I suppose I would like my students to be grateful for good lessons as well. I suppose I could implore them logically, comparing this lesson to other classes, where they watched movies with substitutes, or hypothetical lessons where I did drone in lecture. But as I ran this morning and drank in the beauty of the sunshine, I realized the futility here. Asking someone to experience gratitude by comparing it to the less fortunate—you know, telling kids that someone in the third world would love to have their spinach—is no way to teach gratitude.
More importantly, it’s no way to cultivate gratitude in the self. Today, I will eat with my family, with abundant food and access to clean drinking. I am grateful, but not because there are others who are lonely, hungry, or thirsty. Today, I ran five miles in the sunshine. I am grateful, but not because there are others who cannot run, nor because yesterday rained. Such thinking only leads to a conditional logical proof that gratitude should be felt, a thinking that is likely to induce guilt for not being grateful. True gratitude is a lens we cultivate by which to see the world. If my gratitude is only contingent on the relative misfortune of others, it is a thinking that will lead me to pride, that I deserve this joy. It will lead to a cessation of the gratitude when conditions change. It will invariably lead to building my own self-worth only at the expense of others, a path that will lead only to envy and discontent.

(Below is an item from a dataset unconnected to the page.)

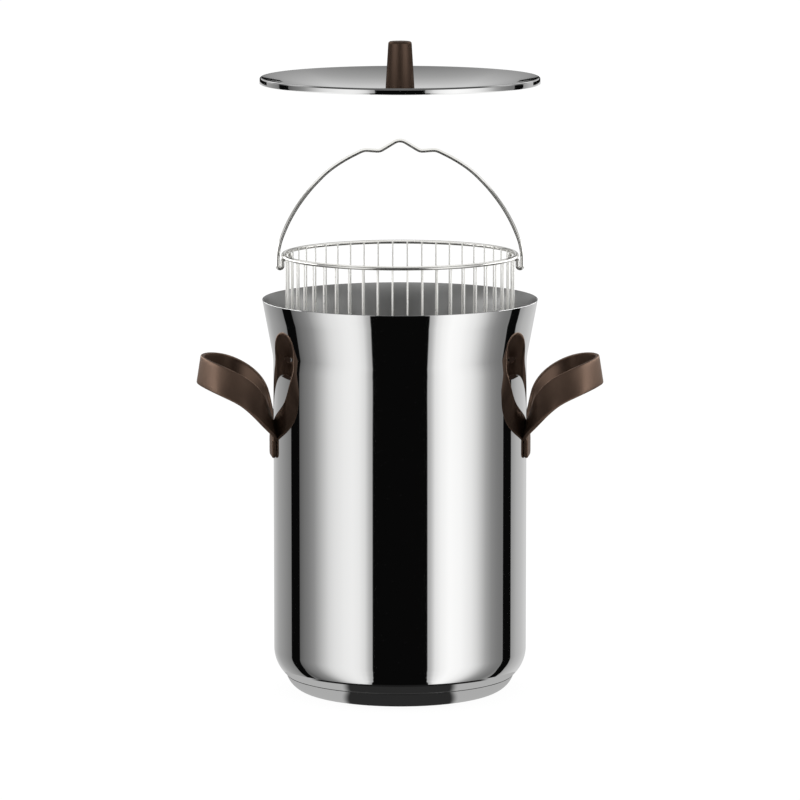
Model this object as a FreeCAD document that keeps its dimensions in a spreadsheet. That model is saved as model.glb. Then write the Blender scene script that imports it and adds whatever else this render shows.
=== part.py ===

True gratitude is best cultivated with the humility that knows that we are neither deserving of our joy or our suffering, and that it is our good fortune to experience life. “In all things, give thanks,” said Paul to the Thessalonians, an imperative much easier to execute in the calm than in the storm. That humility is best created in a compassion for others, that this misfortune for others is not an opportunity to enhance our own self-worth.
And so, I cannot begrudge my students if they turn their noses at my gratitude over the small and the insignificant—a sunny day, a lesson well-executed. But I have found that gratitude is an exercise built on small things, in daily ritual, to keep the heart humble and open to all the possibility that lies ahead. And for that, I am thankful for all of them, whether I can ever logically convince them or not.